My sadness is accompanied by absolutely crazy thoughts. I find myself obsessed with Buick LeSabres – the make and model of Kirk’s car. Recently I saw one the same color as his. It was in the right lane, I was in the left, and it was slightly ahead of me. I could barely see the driver from the rear, but it was a man. I was overwhelmed with the thought that it was him, and he was driving away from me. I sped up to catch him, trying desperately to see him from the side, to see that it was really him. I knew logically it wasn’t, but what if it was?? - if I could just catch up with him maybe it would all change. Traffic did not cooperate, and I couldn’t pull up next to him, and he eventually got away without me ever getting a better look at him. It made me cry.

I saw another LeSabre last week that was the wrong color. It was coming toward me, but turned in another direction before I got there. Again I felt compelled to try to see the driver, even though the car wasn’t even the right color – I had to stop myself from turning down a road I didn’t even need to go down just to follow it and be sure.

Another day I was in a meeting at work when suddenly there were sirens nearby. I panicked – I felt like I was going to hyperventilate, or maybe like all the air had been sucked out of me, I’m not sure which. I was sure those sirens were for someone I loved.

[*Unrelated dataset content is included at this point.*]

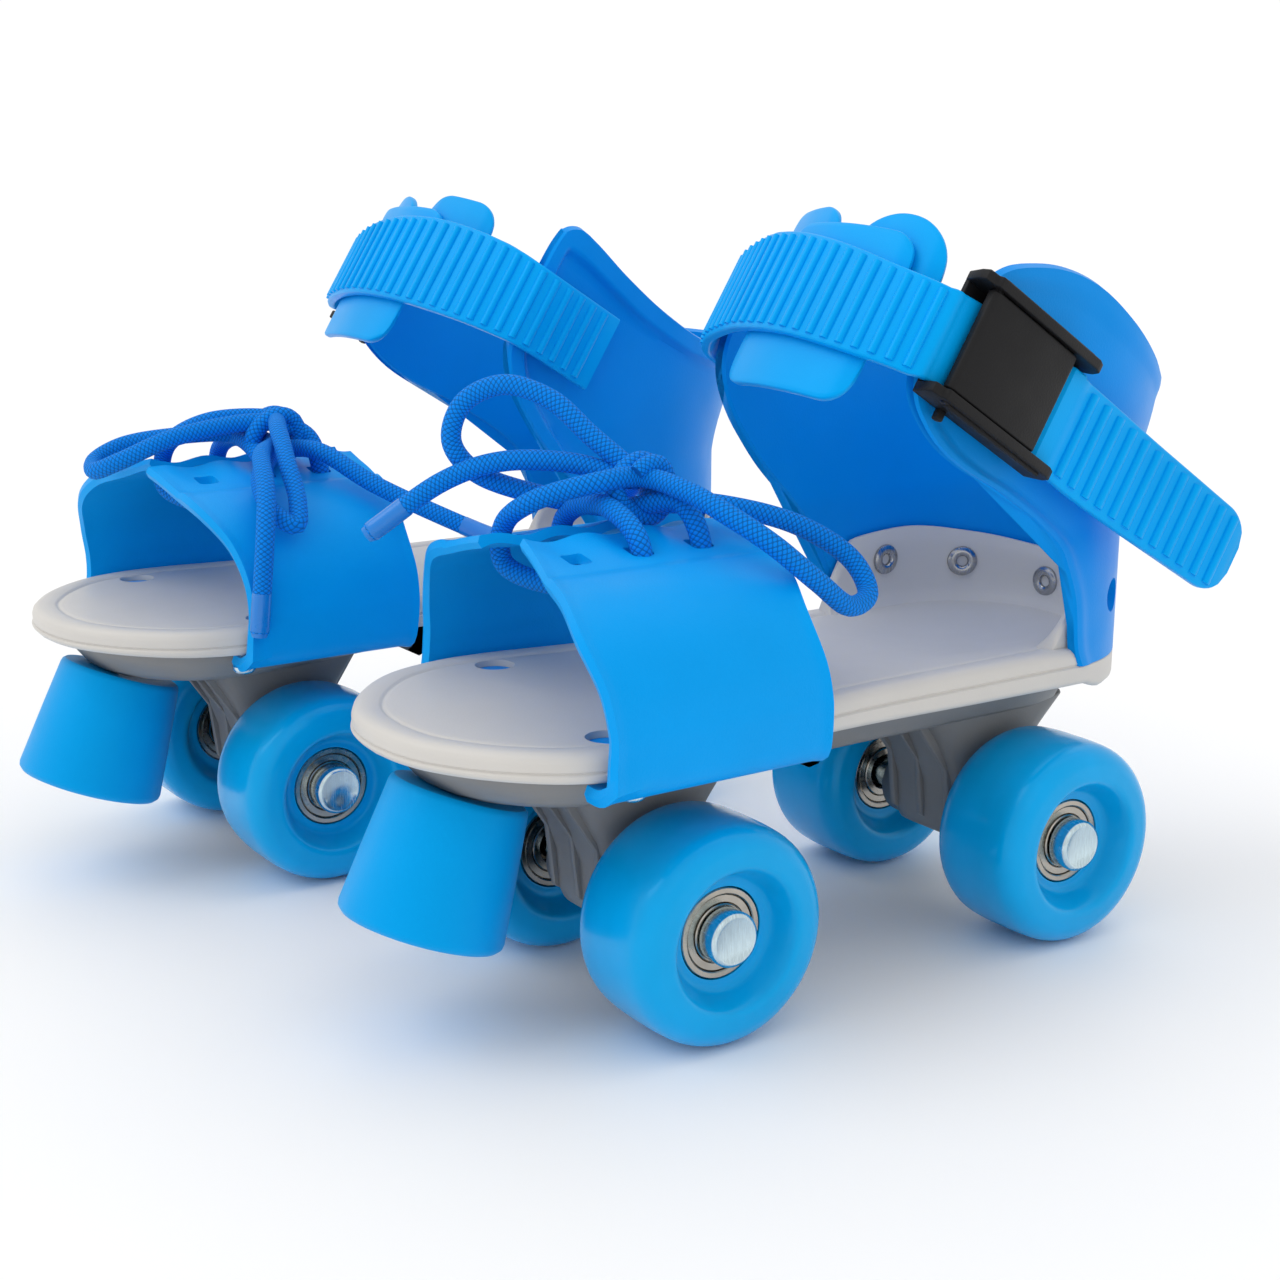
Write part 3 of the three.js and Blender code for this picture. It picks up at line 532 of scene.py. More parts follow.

Then it hit me that it couldn’t be. There is no one I love here. That relaxed me, and made me sad at the same time – what an awful thing to live somewhere where sirens cannot possibly be for someone you love, because no one you love is there.

And the craziest thing of all? I was feeling so sad in the car the other day – I was drowning in the feeling of needing to escape the sadness – to feel good again, to have life be okay again. The radio was on, and suddenly I heard an old song, and the words “seems it never rains in southern California…” came out of the radio. Instantly I thought, “I’ll move to Southern California.” I really thought it – no, DECIDED it. For that split second, that actually seemed like a perfectly logical, rational solution to my sadness. Move to Southern California, and I get my life, my husband, my complete lack of sadness back. Truly crazy.

I still cannot believe he is really gone. For good.